29      En outre, il convient de constater qu’un recours en annulation peut, à titre exceptionnel, ne pas devenir sans objet, malgré le retrait de l’acte dont l’annulation est recherchée, lorsque la partie requérante conserve néanmoins un intérêt suffisant à obtenir un arrêt annulant cet acte de manière formelle (voir ordonnance Terezakis/Commission, point 26 supra, EU:T:2011:4, point 17 et jurisprudence citée).

30      En l’espèce, il est constant que la requérante ne demande que l’annulation de la décision du 11 février 2014.

31      Il est également constant que, le 23 avril 2015, elle a introduit un recours visant à l’annulation de la décision du 26 février 2015 (affaire T‑209/15), et plus précisément de ses articles 2 à 4, relatifs à la qualification et à la récupération de l’aide incompatible avec le marché intérieur, ce qui a aussi été fait, le 15 mai suivant, par la commune de Gdynia et la société AGK (affaire T‑263/15), qui demandent l’annulation de l’intégralité de la décision.

32      De plus, il ressort de l’article 1er de la décision du 26 février 2015 que « [la décision du 11 février 2014] est retirée ». Pour expliquer un tel retrait, la Commission indique au considérant 15 de la décision du 26 février 2015 que, « [a]u cours de la procédure devant le Tribunal, il est apparu que l’aide d’État déclarée incompatible avec le marché intérieur par la [décision du 11 février 2014] comprenait certains investissements qui, selon la décision d’ouvrir la procédure, ne constituaient pas des aides d’État ». La Commission en a tenu compte dans la décision du 26 février 2015, laquelle est donc plus favorable que la décision du 11 février 2014 pour les communes de Gdynia et de Kosakowo ainsi qu’à la société AGK.

33      Par ailleurs, il y a lieu de relever que la requérante n’a avancé aucun élément justifiant un intérêt à obtenir un arrêt constatant l’illégalité formelle de la décision du 11 février 2014.

34      En conséquence, dans un souci de bonne administration de la justice et compte tenu, d’une part, du retrait de la décision du 11 février 2014 et de son remplacement par la décision du 26 février 2015 et, d’autre part, du recours visant à l’annulation de la décision du 26 février 2015 introduit dans l’affaire T‑209/15, il convient de constater que le présent recours est devenu sans objet et qu’il n’y a plus lieu de statuer.
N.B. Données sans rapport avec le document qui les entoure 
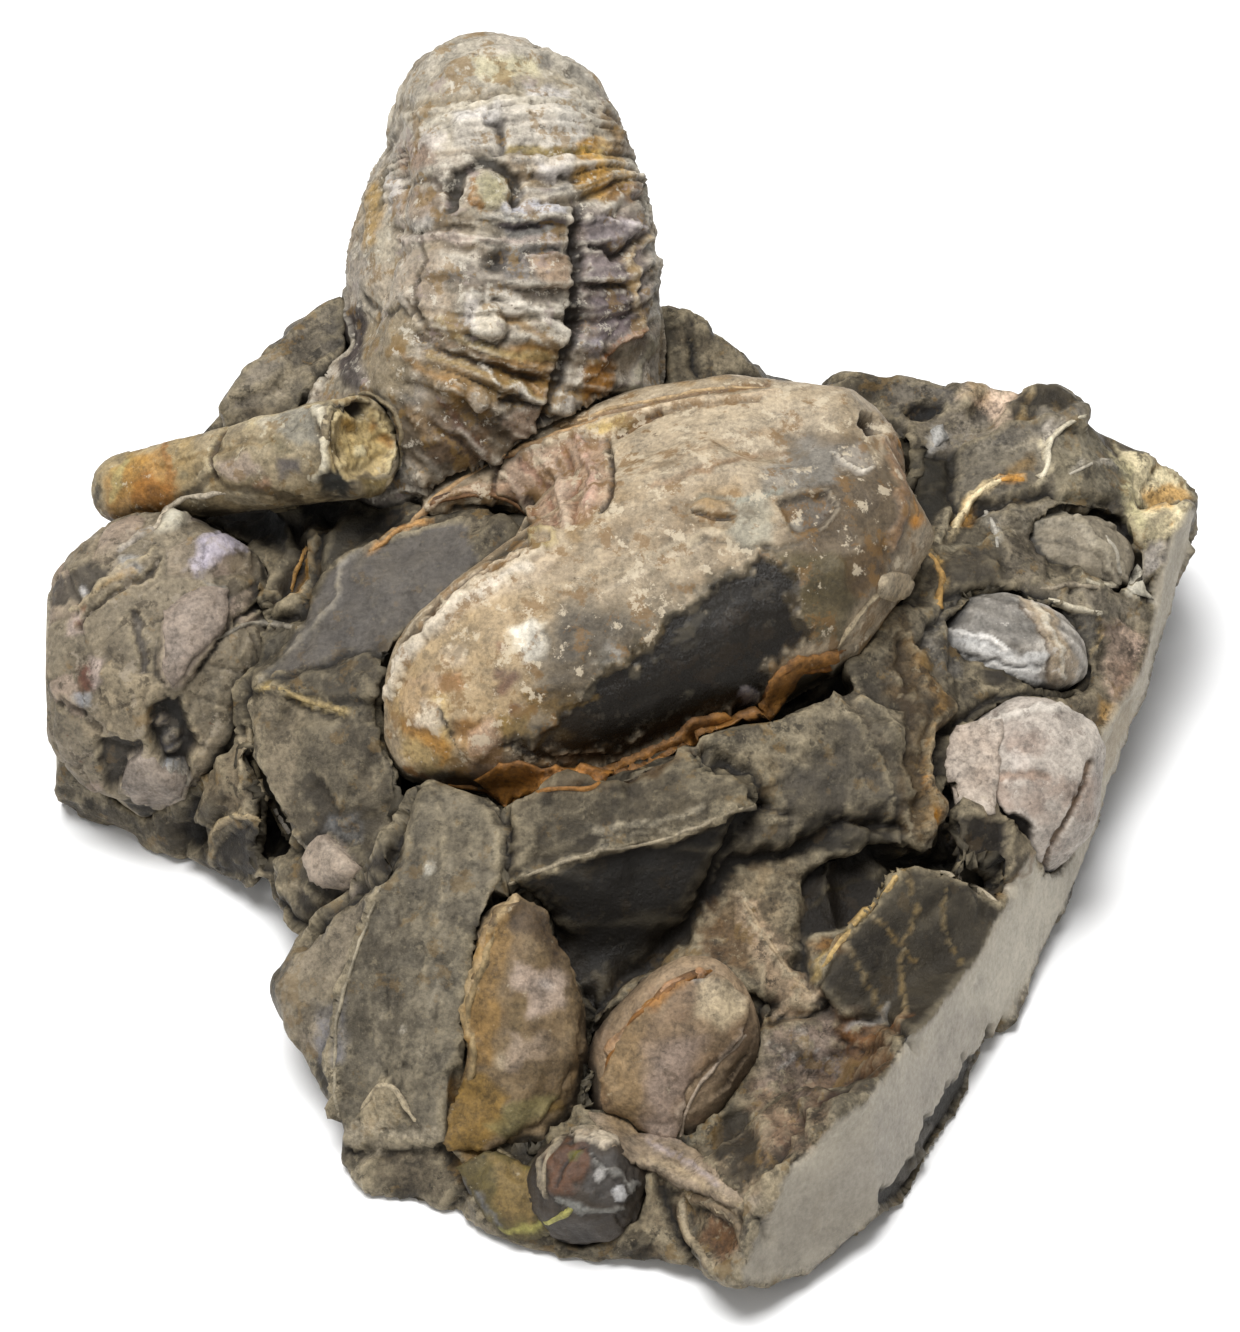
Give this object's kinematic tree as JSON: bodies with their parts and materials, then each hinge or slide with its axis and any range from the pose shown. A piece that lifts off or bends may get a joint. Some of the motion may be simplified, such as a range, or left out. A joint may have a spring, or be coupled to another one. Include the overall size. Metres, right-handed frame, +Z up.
{
  "type": "ammonite fossil",
  "caption": "Broken block of dark mudstone, sawn flat on one side, with a ribbed coil standing in it, a smooth coil lying, a straight shell and smaller shells.",
  "frame": {"origin": "on the flat base, under the middle of the block", "axes": "+Z up from the flat base, -Y to the front that the picture shows, +X to the sawn side"},
  "size_m": [0.1839, 0.1924, 0.0987],
  "materials": {
    "mudstone": "dull broken dark mudstone, sawn grey on the right and underneath",
    "ribbed_shell": "flaking cream and grey-lilac shell, satin",
    "smooth_shell": "tan shell with a brown nacreous end and a glossy black bare mould, satin",
    "straight_shell": "ochre and grey shell with crystal in its broken end, dull",
    "worn_shell": "worn brown-grey mould with pink shell patches, dull",
    "pearly_shell": "pink-white shell, satin",
    "grey_shell": "grey shell with silvery ribs, satin",
    "dark_shell": "dark mould, dull",
    "brown_shell": "brown laminated shell, dull",
    "tan_shell": "tan and pink laminated shell, satin",
    "dark_valve": "dark mould with traces of shell, dull"
  },
  "bodies": {
    "root": {"matrix": "mudstone", "standing_ammonite": "ribbed_shell", "reclining_ammonite": "smooth_shell", "straight_ammonite": "straight_shell", "worn_ammonite": "worn_shell", "pearly_valve": "pearly_shell", "small_ammonite": "grey_shell", "arched_whorl": "dark_shell", "front_shell": "brown_shell", "tan_shell": "tan_shell", "round_valve": "dark_valve"}
  },
  "joints": []
}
De telle manière, les parties et le Tribunal peuvent se concentrer sur l’état actuel du litige, à savoir la dernière appréciation des mesures litigieuses effectuée par la Commission dans la décision du 26 février 2015, et non plus son état initial qui n’existe plus aujourd’hui.
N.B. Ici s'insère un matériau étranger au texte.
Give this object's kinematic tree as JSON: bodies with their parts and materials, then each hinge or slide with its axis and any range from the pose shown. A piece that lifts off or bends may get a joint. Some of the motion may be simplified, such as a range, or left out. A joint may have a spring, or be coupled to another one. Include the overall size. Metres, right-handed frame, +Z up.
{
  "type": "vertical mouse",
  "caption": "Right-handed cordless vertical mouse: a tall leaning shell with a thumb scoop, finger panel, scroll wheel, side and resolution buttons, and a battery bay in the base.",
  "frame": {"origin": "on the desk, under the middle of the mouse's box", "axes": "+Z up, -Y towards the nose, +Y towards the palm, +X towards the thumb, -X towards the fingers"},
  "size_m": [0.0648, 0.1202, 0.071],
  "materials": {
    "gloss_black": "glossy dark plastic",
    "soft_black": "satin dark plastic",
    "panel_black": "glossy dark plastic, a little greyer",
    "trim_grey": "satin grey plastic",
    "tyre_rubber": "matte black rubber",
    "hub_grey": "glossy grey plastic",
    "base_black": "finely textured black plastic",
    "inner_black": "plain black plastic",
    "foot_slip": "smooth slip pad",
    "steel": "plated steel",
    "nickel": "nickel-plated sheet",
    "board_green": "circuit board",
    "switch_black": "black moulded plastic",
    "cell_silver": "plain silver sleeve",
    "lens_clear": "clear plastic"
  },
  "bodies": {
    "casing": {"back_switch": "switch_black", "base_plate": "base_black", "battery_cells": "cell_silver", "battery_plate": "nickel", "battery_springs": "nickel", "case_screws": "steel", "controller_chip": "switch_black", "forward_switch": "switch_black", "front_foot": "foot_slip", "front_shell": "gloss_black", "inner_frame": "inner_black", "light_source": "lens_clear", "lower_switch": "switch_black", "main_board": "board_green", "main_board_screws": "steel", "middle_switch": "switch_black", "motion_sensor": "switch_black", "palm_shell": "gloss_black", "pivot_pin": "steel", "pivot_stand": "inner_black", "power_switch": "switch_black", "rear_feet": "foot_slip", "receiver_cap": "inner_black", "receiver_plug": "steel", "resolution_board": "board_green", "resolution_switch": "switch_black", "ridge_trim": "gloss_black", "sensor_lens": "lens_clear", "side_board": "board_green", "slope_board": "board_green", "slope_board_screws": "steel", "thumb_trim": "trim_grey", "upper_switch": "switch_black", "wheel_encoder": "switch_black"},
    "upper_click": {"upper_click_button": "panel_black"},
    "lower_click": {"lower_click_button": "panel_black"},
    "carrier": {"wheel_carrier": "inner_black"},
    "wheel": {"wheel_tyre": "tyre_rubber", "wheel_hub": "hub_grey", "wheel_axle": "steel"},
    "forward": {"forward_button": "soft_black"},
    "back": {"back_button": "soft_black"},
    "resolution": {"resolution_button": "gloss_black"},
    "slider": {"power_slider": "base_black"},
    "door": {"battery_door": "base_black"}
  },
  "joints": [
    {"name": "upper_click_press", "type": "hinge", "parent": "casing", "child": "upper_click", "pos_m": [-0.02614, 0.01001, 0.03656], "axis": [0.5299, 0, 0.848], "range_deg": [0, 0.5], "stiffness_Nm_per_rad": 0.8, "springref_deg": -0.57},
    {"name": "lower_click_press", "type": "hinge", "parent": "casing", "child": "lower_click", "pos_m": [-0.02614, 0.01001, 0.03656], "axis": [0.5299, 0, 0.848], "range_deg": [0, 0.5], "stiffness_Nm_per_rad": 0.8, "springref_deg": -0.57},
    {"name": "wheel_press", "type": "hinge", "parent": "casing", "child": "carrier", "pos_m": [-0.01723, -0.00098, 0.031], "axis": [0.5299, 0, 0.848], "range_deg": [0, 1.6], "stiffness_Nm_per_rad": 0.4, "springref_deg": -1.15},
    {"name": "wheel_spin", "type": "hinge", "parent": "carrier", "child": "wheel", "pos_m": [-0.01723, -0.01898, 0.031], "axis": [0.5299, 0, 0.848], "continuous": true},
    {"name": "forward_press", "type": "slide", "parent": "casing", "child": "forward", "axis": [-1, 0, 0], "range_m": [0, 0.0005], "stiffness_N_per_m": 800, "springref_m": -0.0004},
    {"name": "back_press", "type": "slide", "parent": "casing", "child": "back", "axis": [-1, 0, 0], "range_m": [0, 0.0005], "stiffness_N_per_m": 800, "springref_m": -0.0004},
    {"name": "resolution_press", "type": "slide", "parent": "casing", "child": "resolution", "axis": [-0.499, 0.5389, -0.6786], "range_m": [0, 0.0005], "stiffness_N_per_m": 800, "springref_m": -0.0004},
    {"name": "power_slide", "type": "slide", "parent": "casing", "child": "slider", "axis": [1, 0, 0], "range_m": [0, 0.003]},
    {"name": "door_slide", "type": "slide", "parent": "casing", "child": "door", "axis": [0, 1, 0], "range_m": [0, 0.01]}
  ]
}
35      Il résulte de l’ensemble des considérations qui précèdent qu’il n’y a plus lieu de statuer sur le présent recours.

 Sur les dépens

36      L’article 137 du règlement de procédure prévoit que, en cas de non-lieu à statuer, le Tribunal règle librement les dépens.

37      À cet égard, il convient de relever que le non-lieu résulte de l’adoption par la Commission de la décision du 26 février 2015, qui a remplacé la décision du 11 février 2014, laquelle ayant été retirée, et cela parce que, « [a]u cours de la procédure devant le Tribunal, il est apparu que l’aide d’État déclarée incompatible avec le marché intérieur par la [décision du 11 février 2014] comprenait certains investissements qui, selon la décision d’ouvrir la procédure, ne constituaient pas des aides d’État » (voir point 32 ci-dessus).

38      Dès lors, dans les circonstances de l’espèce et en ce qui concerne la procédure principale, il y a lieu de condamner la Commission à supporter, outre ses propres dépens, ceux exposés par la requérante. En ce qui concerne la procédure de référé, il y a lieu toutefois de condamner la requérante à supporter, outre ses propres dépens, ceux exposés par la Commission.

39      En application de l’article 138, paragraphe 1, du règlement de procédure, les États membres qui sont intervenus au litige supportent leurs dépens. La République de Pologne supportera donc ses propres dépens.

Par ces motifs,

LE TRIBUNAL (sixième chambre)

ordonne :

1)      Il n’y a plus lieu de statuer sur le recours.

2)      La Commission européenne supportera ses propres dépens ainsi que ceux exposés par Gmina Kosakowo en ce qui concerne la procédure principale.

3)      Gmina Kosakowo supportera ses propres dépens ainsi que ceux exposés par la Commission en ce qui concerne la procédure de référé.

4)      La République de Pologne supportera ses propres dépens.

Fait à Luxembourg, le 30 novembre 2015.

Le greffier

 

      Le président

E.  Coulon

 

      S. Frimodt Nielsen


* Langue de procédure : le polonais.